■ **OBJECTIVE**
Your task is to repeat only the lines from the one with "obj.data.transform(world)" through the one with "FOLD_RADIUS = 14.0", exactly as they stand, both ends included.

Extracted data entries

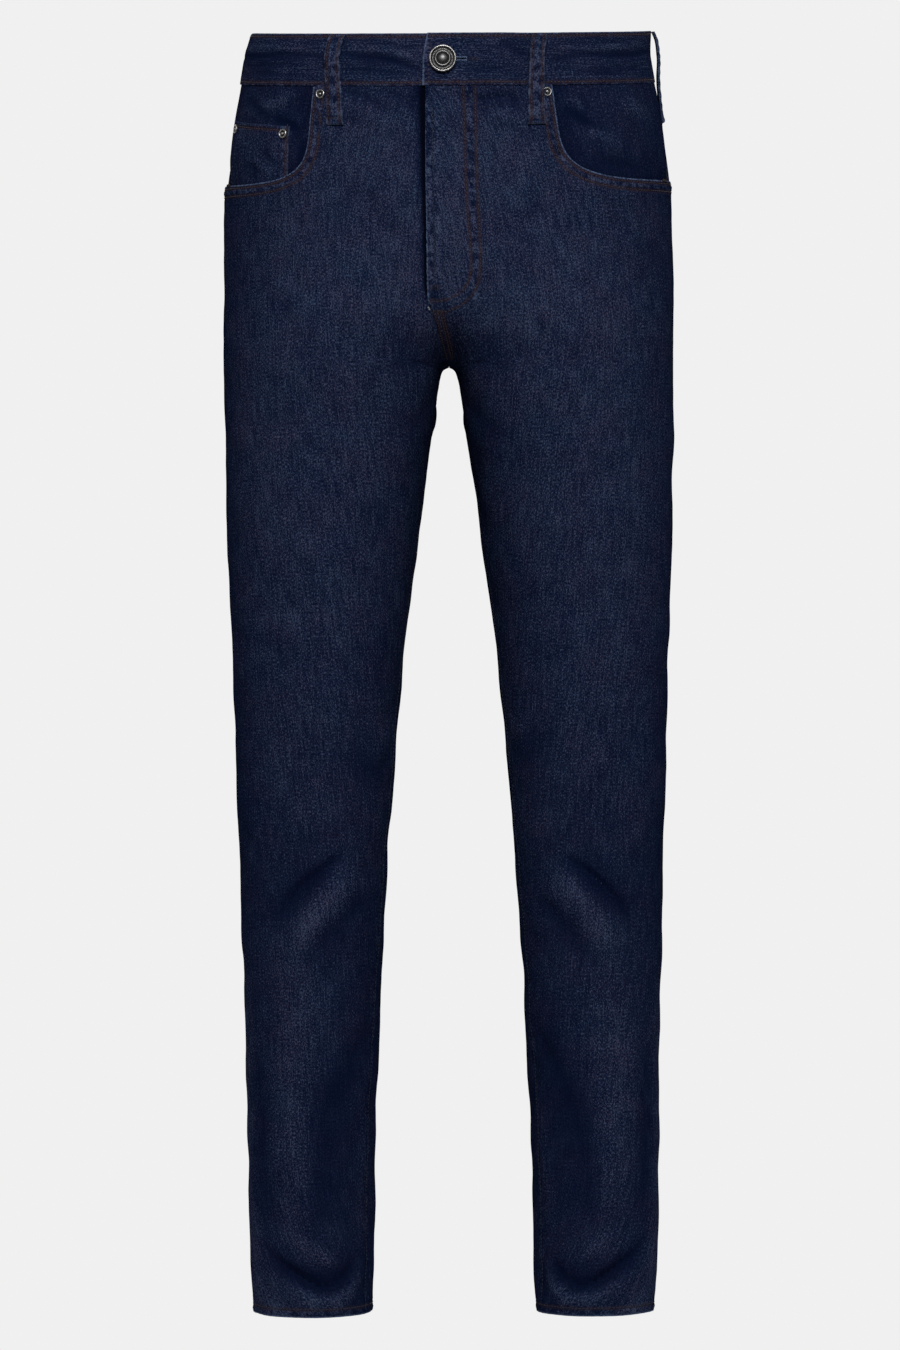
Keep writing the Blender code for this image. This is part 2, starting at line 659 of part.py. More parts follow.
def make_back_pocket(name, side, collection, finish):
    across = np.linspace(-1, 1, 9)[None, :]
    down = np.linspace(0, 1, 7)[:, None]
    half = (POCKET_TOP_WIDTH + (POCKET_BOTTOM_WIDTH - POCKET_TOP_WIDTH) * down) / 2
    drop = down * (POCKET_SIDE_HEIGHT + POCKET_POINT * (1 - np.abs(across)) * down)
    from_side = back_length(side, JOIN) - POCKET_CENTRE - across * half - POCKET_LEAN * drop
    top = yoke_level(1 + from_side[0] / back_length(side, JOIN)) - POCKET_BELOW_YOKE
    level = top[None, :] - drop
    share = 1 + from_side / back_length(side, np.clip(level, WIDENS_BETWEEN[1], None))
    return patch(name, side, share, level, POCKET_SEATED + POCKET_THICKNESS, POCKET_SEATED,
                 collection, finish)


def make_waistband(name, collection, finish):
    """One band from the lap at the front, round by the wearer's left, to the underlap."""
    lap = np.array([-FLY_EDGE, BUTTONHOLE[0], 4, BUTTONHOLE[1], 26, 38, 52, 68], float)
    over = front_share(+1, lap, 0.0)
    left = np.concatenate([over, np.linspace(over[-1], 1, 8)[1:], np.linspace(1, 2, 12)[1:]])
    under = front_share(-1, np.array([44, 22, 0, -12, -BAND_UNDERLAP], float), 0.0)
    right = np.concatenate([np.linspace(2, 1, 12)[1:], np.linspace(1, under[0], 8)[1:-1], under])
    rows = (WAIST_TOP, BUTTON_LEVEL + BUTTONHOLE_HALF_HEIGHT, BUTTON_LEVEL - BUTTONHOLE_HALF_HEIGHT,
            BAND_SEAM + SEAM_GAP / 2)
    sheets = []
    for face in (BAND_OUTER, BAND_INNER):
        halves = []
        for side, shares in ((+1, left), (-1, right)):
            grid_share, grid_level = np.meshgrid(shares, rows)
            across = grid_share * front_length(side, 0.0)
            raised = BAND_LAP_LIFT * (1 - ease(39, 67, across)) if side > 0 else 0 * across
            halves.append(place(side, grid_share, grid_level, face + raised))
        sheets.append(np.concatenate(halves, axis=1))
    keep = np.ones((len(rows) - 1, len(left) + len(right) - 1), bool)
    keep[1, 1:3] = False
    return wall(name, sheets[0], sheets[1], collection, finish, keep)


def make_belt_loop(collection, finish, name, side, share, lean):
    levels = np.array(column(LOOP_PATH, LOOP_COLUMNS, "level"), float)[:, None]
    standoff = np.array(column(LOOP_PATH, LOOP_COLUMNS, "standoff"), float)[:, None]
    length = front_length(side, BAND_SEAM)
    across = np.array([-0.5, 0, 0.5])[None, :] * LOOP_WIDTH
    shares = share + (across + lean * levels) / length
    grid_level = np.repeat(levels, 3, axis=1)
    seat = standoff + (front_lift(side, shares, grid_level) if share < 1 else 0 * shares)
    return patch(name, side, shares, grid_level, seat + LOOP_THICKNESS, seat, collection, finish)


def make_strip(name, levels, spans, outer, inner, collection, finish, across_steps=3):
    """A strip down the centre front: a (from, to) span across for each level."""
    share = np.array([front_share(+1, np.linspace(a, b, across_steps), level)
                      for level, (a, b) in zip(levels, spans)])
    level = np.repeat(np.array(levels, float)[:, None], across_steps, axis=1)
    return patch(name, +1, share, level, outer, inner, collection, finish)


def make_fly(collection, denim, tape, metal):
    """What closes the front behind the fly: the shield, the zip's tape and its slider."""
    levels = (-20.3, -60, -105, -150, -180, -196)
    make_strip("fly_shield", levels, [(-15, 36)] * 4 + [(-15, 30), (-14, 12)], -3.3, -4.3,
               collection, denim, across_steps=4)
    make_strip("zip_tape", levels[:-1] + (-190,), [(-14, 13)] * 6, -2.0, -2.7, collection, tape)
    make_strip("zip_slider", (-27, -38, -38.6, -62), [(-4, 5), (-3, 4), (-1.5, 2.5), (-1.5, 2.5)],
               -0.4, -1.7, collection, metal, across_steps=2)


BUTTON_PROFILE = ((0, 4.3), (2.4, 4.15), (4.2, 3.5), (4.8, 3.2), (5.6, 3.9), (6.4, 3.2), (8.4, 3.0),
                  (9.5, 3.9), (10.6, 3.5), (11.1, 2.4), (10.5, 1.2), (3.2, 0.8), (1.5, 0.4),
                  (1.4, -2.9), (0, -2.9))
RIVET_PROFILE = ((0, 1.6), (1.2, 1.5), (1.7, 0.9), (2.5, 0.8), (3.1, 1.25), (3.7, 0.9), (3.8, 0.3),
                 (3.4, 0.0), (0, 0.0))
RIVET_COLUMNS = ("name", "side", "from_centre", "level")
RIVETS = (("rivet_mouth_right", -1, 102.5, -26.8), ("rivet_mouth_left", +1, 79.0, -25.6),
          ("rivet_coin_inner", -1, 138.0, -60.0), ("rivet_coin_outer", -1, 201.0, -56.5))


def make_hardware(collection, metal):
    share = float(front_share(+1, BUTTON_X, 0.0))
    seat = BAND_OUTER + BAND_LAP_LIFT + 0.3
    turned("shank_button", BUTTON_PROFILE, 28, stand_on(+1, share, BUTTON_LEVEL, seat),
           collection, metal)
    for row in RIVETS:
        rivet = dict(zip(RIVET_COLUMNS, row))
        side = rivet["side"]
        share = float(front_share(side, rivet["from_centre"], rivet["level"]))
        if "coin" in rivet["name"]:
            seat = float(facing_lift(side, share, rivet["level"])) + COIN_GAP + COIN_THICKNESS
        else:
            seat = float(front_lift(side, share, rivet["level"]))
        turned(rivet["name"], RIVET_PROFILE, 16,
               stand_on(side, share, rivet["level"], seat + 0.4), collection, metal)


def clear_scene():
    for old in list(bpy.data.objects):
        bpy.data.objects.remove(old, do_unlink=True)


def build():
    clear_scene()
    jeans = bpy.data.collections.new("slim_fit_jeans")
    bpy.context.scene.collection.children.link(jeans)
    denim = material("denim", (0.012, 0.021, 0.062), 0.85)
    tape = material("zip_tape", (0.01, 0.014, 0.035), 0.8)
    metal = material("pewter", (0.32, 0.31, 0.30), 0.4, 1.0)
    for word, side in (("left", +1), ("right", -1)):
        make_front("front_" + word, side, jeans, denim)
        make_back("back_" + word, side, jeans, denim)
        make_yoke("yoke_" + word, side, jeans, denim)
        make_facing("pocket_facing_" + word, side, jeans, denim)
        make_back_pocket("back_pocket_" + word, side, jeans, denim)
    make_coin_pocket("coin_pocket", -1, jeans, denim)
    make_waistband("waistband", jeans, denim)
    for row in LOOPS:
        make_belt_loop(jeans, denim, **dict(zip(LOOPS_COLUMNS, row)))
    make_fly(jeans, denim, tape, metal)
    make_hardware(jeans, metal)


if __name__ == "__main__":
    build()
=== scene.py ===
"""Slim fit jeans, filled out as they are worn: cloth, stitches, metal, light and camera.

Metres, +Z up. The front faces -Y and the wearer's left is +X. Sizes in the tables are
millimetres.

A place on the skin is given by three numbers:
  side   +1 for the wearer's left half, -1 for the right half
  share  0 at the centre front (or the inseam, below the fork), 1 at the outseam, 2 at the
         centre back (or the inseam again), even along the cloth between them
  level  height at the side, in millimetres; the waist dips a little to the front of it
"""
import math

import bpy
import numpy as np
from mathutils import Matrix, Vector


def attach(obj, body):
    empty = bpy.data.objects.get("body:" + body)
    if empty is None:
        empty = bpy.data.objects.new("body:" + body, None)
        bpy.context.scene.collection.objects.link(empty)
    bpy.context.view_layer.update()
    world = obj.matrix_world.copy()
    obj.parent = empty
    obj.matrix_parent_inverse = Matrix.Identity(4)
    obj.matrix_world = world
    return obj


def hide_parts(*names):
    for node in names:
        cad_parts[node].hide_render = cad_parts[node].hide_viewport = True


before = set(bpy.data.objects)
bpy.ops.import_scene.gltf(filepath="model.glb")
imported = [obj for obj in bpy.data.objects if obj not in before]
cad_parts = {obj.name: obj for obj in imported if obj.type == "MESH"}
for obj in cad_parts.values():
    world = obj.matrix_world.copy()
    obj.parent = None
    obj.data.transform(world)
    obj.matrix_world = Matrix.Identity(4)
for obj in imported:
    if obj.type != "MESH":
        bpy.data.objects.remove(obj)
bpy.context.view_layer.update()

MM = 0.001
# Cloth
CLOTH = 1.2                  # one layer of denim
SEAM_GAP = 0.3               # between two pieces at a seam
TUCKED = 0.5                 # reaches up inside the waistband
HEM_DEPTH = 10.0             # the turned hem
HEM_THICKNESS = 2.6          # denim turned twice

# Levels
WAIST_TOP = 22.5
BAND_SEAM = -20.0
YOKE_AT_SIDE = -56.5
YOKE_AT_CENTRE = -90.0
JOIN = -150.0                # the first level row that runs straight across a panel
FORK = -254.0                # where the four legs' seams meet
HEM = -1030.0

# Fork: the fold radius rounds the skin across the plane between the legs
FOLD_RADIUS = 14.0

# Level sections of one half: the height, then these
SECTION_COLUMNS = ("outer", "side_y", "fork_y", "front", "front_x", "back", "back_x",
                   "round_front", "round_back", "round_inner", "outseam_turn")
SECTIONS = (
    (60, 162.5, 0, 0, -103, 14.6, 103, 14.6, 2.20, 2.20, 2.2, 3.5),
    (22.5, 164.0, 0, 0, -104, 14.6, 105, 14.6, 2.20, 2.20, 2.2, 3.5),
    (-20, 170.0, 0, -4, -106, 14.6, 109, 20, 2.20, 2.20, 2.2, 3.5),
    (-60, 177.6, 2, -8, -109, 14.8, 118, 34, 2.18, 2.18, 2.2, 4),
    (-100, 182.6, 4, -12, -111, 16, 127, 48, 2.15, 2.15, 2.25, 4),
    (-145, 184.4, 5, -12, -111.5, 24, 133, 60, 2.12, 2.10, 2.35, 4),
    (-180, 185.2, 6, -12, -110, 40, 134, 70, 2.10, 2.08, 2.5, 4.5),
    (-215, 185.5, 6, -12, -106.5, 62, 130, 80, 2.08, 2.06, 2.8, 5),
    (-254, 185.2, 6, -12, -100.5, 82, 120, 88, 2.06, 2.05, 3.0, 5),
    (-290, 184.9, 5, -8, -95, 92, 109, 94, 2.06, 2.05, 2.75, 5),
    (-330, 184.3, 4, -3, -89.5, 98, 100, 98, 2.06, 2.05, 2.45, 5),
    (-395, 183.1, 3, 1, -82.5, 103.5, 90, 103, 2.06, 2.05, 2.15, 5),
    (-461, 180.6, 3, 3, -76, 107, 83, 107, 2.06, 2.05, 2.06, 5),
    (-593, 176.5, 2, 2, -63, 112, 67, 112, 2.06, 2.05, 2.05, 4),
    (-725, 172.8, 6, 6, -52, 115, 65, 114, 2.06, 2.05, 2.05, 4),
    (-856, 169.9, 9, 9, -46, 116, 66, 116, 2.06, 2.05, 2.05, 2),
    (-960, 168.6, 10, 10, -45, 117, 66, 117, 2.06, 2.05, 2.05, -9),
    (-998, 167.3, 10, 10, -45.4, 116.6, 66, 116.6, 2.06, 2.05, 2.05, -29),
    (-1035, 165.6, 10, 10, -46, 116, 66, 116, 2.06, 2.05, 2.05, -53),
)

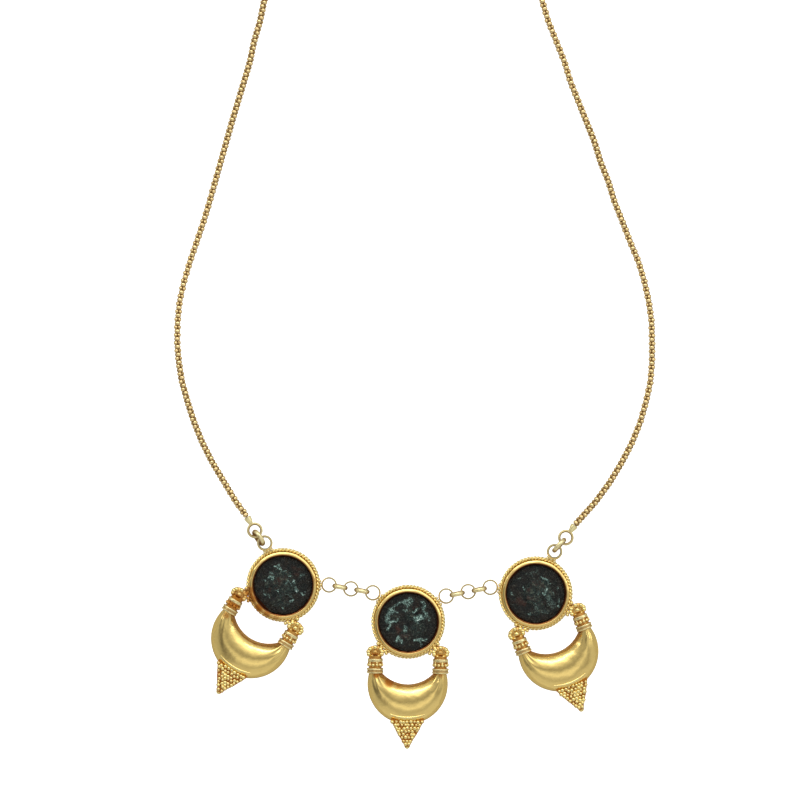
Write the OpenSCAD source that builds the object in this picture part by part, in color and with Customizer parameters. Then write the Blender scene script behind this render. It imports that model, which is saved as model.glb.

■ **RESULT**
    obj.data.transform(world)
    obj.matrix_world = Matrix.Identity(4)
for obj in imported:
    if obj.type != "MESH":
        bpy.data.objects.remove(obj)
bpy.context.view_layer.update()

MM = 0.001
# Cloth
CLOTH = 1.2                  # one layer of denim
SEAM_GAP = 0.3               # between two pieces at a seam
TUCKED = 0.5                 # reaches up inside the waistband
HEM_DEPTH = 10.0             # the turned hem
HEM_THICKNESS = 2.6          # denim turned twice

# Levels
WAIST_TOP = 22.5
BAND_SEAM = -20.0
YOKE_AT_SIDE = -56.5
YOKE_AT_CENTRE = -90.0
JOIN = -150.0                # the first level row that runs straight across a panel
FORK = -254.0                # where the four legs' seams meet
HEM = -1030.0

# Fork: the fold radius rounds the skin across the plane between the legs
FOLD_RADIUS = 14.0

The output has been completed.